Mac Hammond, pastor of that mega- “prosperity gospel” church alongside, if not in, her 6th District, should be ready to retire. Given the right terms, the Bachmanns could buy him out.
This would give them the money, the platform, and the possible future springboard to fit in with their needs for relevance, income, and continued support from their fundamentalist base.
As with Newt Gingrich, it’s not so much the actuality as it is the threat of holding future office that feeds our fascination.
#2, Barbara, fantastic. Antibiotic resistant indeed. Its seems the more irrelevant she becomes the more desperate the media are to keep her in the news. One thing however, a number of people keep suggesting that she’ll have some kind of career at a commentator or author. Her book was unmitigated flop. Her confrontations with children and other made the rounds on YouTube but if you look at those you’ll notice that there if virtually no crowd. I don’t think she’s got what it takes to be a successful female Republican commentator, she’s too obnoxious, and nowhere near clever enough.
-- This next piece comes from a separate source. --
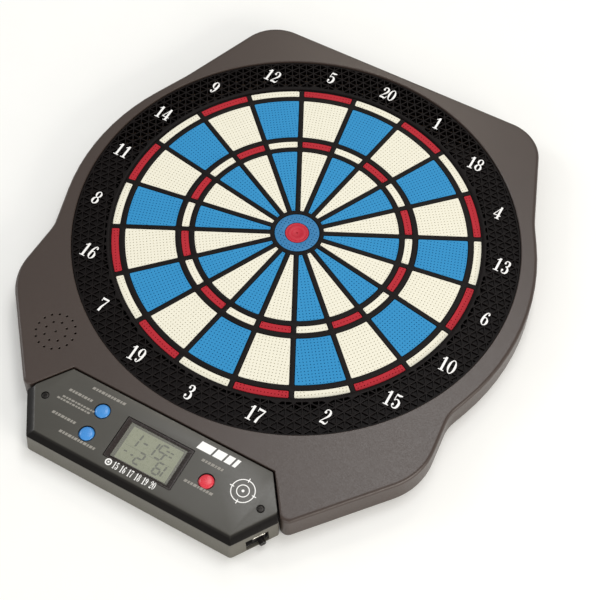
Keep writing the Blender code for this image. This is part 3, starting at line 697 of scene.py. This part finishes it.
def clippedToBand(points, low, high):
    # cuts a small loop by the tangents of two circles about the axis
    cx, cy = sum(p[0] for p in points) / len(points), sum(p[1] for p in points) / len(points)
    size = math.hypot(cx, cy)
    nx, ny = cx / size, cy / size
    for limit, sign in ((low, 1), (high, -1)):
        kept = []
        for a, b in zip(points, points[1:] + points[:1]):
            da, db = sign * (a[0] * nx + a[1] * ny - limit), sign * (b[0] * nx + b[1] * ny - limit)
            if da >= 0:
                kept.append(a)
            if (da >= 0) != (db >= 0):
                t = da / (da - db)
                kept.append((a[0] + (b[0] - a[0]) * t, a[1] + (b[1] - a[1]) * t))
        points = kept
        if len(points) < 3:
            return []
    return points


def makeRing():
    shape = ringShape
    lattice = loopsToMesh("ringLattice", [circlePoints(shape["outer"], 180),
                                          circlePoints(shape["flat from"] + 0.1, 160)]
                          + latticeHoles(), shape["base"], shape["top"], 0.18)

    def build(mesh):
        mesh.from_mesh(lattice)
        edge = shape["inner"]
        profile = [(shape["flat from"] + 0.4, shape["base"]), (edge, shape["base"]),
                   (edge, shape["base"] + 0.6),
                   (edge + 0.3, shape["base"] + 0.95), (shape["flat from"] - 0.4, shape["top"] - 0.12),
                   (shape["flat from"] + 0.4, shape["top"])]
        turnedInto(mesh, profile, 160)
    finishObject("numberRing", meshFrom("numberRing", build, 40.0), "housing", gridNylon,
                 ("number_ring",))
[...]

MB’s supporters don’t give a rats ass what Team Obama media jackals think about MB’s chances or what advice MB should take. Her supporters will easily re-elected her in MN if she cares to run again.
She stated clearly that she would not run for her house seat if her campaign failed, but being who she is, that statement means nothing. Thankfully, her campaign is nothing now too. Her presence on the scene was, at best, a bit of comedy. In reality, it is a demonstration of one persons love of attention presented as “public serevice.” Her goal, in her own mind, was the sort of dictatorial power that only God’s representatives have the right to exercise, for the good of all. And this is the crux of what is wrong with her and all the other neo-con conservatives: they want to insert their moral facade into my life, which is the antithesis of the “freedom” they claim to champion. Goodbye Mikki, too bad you were ever around, wasting good oxygen.
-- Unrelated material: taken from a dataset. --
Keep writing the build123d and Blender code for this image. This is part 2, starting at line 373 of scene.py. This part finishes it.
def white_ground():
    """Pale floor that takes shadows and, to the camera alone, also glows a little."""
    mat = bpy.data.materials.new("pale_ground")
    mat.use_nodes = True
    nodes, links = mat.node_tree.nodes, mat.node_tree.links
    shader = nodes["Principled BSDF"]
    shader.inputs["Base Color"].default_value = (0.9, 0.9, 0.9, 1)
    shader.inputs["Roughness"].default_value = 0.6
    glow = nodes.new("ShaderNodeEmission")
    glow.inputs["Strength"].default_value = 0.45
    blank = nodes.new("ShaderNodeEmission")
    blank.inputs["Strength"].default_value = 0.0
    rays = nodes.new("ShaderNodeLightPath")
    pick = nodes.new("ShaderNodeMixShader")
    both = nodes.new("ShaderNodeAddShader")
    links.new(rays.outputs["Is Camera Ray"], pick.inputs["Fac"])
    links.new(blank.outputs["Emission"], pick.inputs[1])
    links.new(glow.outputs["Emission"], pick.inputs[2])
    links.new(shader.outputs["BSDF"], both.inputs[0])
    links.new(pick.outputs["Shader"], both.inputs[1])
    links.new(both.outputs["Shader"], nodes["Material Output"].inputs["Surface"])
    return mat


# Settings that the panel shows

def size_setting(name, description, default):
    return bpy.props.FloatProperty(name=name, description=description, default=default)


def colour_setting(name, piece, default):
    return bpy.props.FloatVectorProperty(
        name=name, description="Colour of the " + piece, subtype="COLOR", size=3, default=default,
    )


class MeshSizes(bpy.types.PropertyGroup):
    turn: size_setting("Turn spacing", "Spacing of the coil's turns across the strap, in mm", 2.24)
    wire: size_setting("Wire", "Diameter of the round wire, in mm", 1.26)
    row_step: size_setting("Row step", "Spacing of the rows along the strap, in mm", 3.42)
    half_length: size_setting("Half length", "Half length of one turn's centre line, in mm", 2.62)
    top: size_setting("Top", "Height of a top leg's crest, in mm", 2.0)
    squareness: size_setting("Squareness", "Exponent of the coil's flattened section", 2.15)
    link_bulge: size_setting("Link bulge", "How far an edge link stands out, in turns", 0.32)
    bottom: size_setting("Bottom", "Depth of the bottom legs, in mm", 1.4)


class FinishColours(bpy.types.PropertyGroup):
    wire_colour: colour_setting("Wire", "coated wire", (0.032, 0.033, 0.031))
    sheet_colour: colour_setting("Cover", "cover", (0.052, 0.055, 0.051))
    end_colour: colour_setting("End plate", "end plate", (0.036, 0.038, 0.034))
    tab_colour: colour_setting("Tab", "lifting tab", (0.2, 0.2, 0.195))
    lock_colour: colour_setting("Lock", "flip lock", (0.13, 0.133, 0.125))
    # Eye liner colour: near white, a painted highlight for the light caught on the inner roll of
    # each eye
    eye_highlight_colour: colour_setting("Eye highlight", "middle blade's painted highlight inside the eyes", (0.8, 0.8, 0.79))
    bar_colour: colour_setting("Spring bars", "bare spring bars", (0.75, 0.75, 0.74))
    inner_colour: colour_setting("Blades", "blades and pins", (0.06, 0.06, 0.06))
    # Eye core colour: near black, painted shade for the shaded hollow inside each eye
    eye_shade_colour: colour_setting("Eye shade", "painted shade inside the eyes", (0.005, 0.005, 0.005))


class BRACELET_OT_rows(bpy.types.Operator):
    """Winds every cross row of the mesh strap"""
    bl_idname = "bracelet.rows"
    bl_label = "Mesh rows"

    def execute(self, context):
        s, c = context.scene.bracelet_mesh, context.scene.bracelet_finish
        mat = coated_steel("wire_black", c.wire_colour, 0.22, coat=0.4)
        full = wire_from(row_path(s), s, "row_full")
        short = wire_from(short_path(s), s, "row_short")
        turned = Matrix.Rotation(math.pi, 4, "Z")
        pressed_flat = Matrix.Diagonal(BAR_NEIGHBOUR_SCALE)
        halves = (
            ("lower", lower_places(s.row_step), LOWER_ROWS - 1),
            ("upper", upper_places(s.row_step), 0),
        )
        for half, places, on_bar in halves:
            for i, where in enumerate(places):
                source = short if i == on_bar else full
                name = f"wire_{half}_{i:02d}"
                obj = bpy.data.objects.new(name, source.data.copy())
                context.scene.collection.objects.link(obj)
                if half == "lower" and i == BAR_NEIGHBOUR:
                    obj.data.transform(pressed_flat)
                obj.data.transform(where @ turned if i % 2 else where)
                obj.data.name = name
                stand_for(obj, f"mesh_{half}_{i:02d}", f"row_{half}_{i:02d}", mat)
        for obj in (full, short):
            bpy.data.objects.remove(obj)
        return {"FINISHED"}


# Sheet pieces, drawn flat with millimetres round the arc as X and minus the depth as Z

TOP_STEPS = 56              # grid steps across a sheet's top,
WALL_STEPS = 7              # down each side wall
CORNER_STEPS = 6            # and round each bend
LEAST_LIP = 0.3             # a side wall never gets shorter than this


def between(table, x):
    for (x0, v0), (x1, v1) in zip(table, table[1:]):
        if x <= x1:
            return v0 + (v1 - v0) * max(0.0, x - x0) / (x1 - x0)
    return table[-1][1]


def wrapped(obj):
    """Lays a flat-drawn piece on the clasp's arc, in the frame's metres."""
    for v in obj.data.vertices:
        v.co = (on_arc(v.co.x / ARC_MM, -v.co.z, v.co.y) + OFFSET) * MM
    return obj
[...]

In 2011, Minnesotans paid not only Bachmann’s $174,000 salary, but also $629,532 for her “staff salaries.” In return for this, she skipped more votes in Congress than she cast. How would you, as an employer, feel about an employee with that kind of record? And is there any conceivable reason why we should hire her again in November? (Well, apart from whatever cachet we may glean from having a national embarrassment ‘represent’ us.)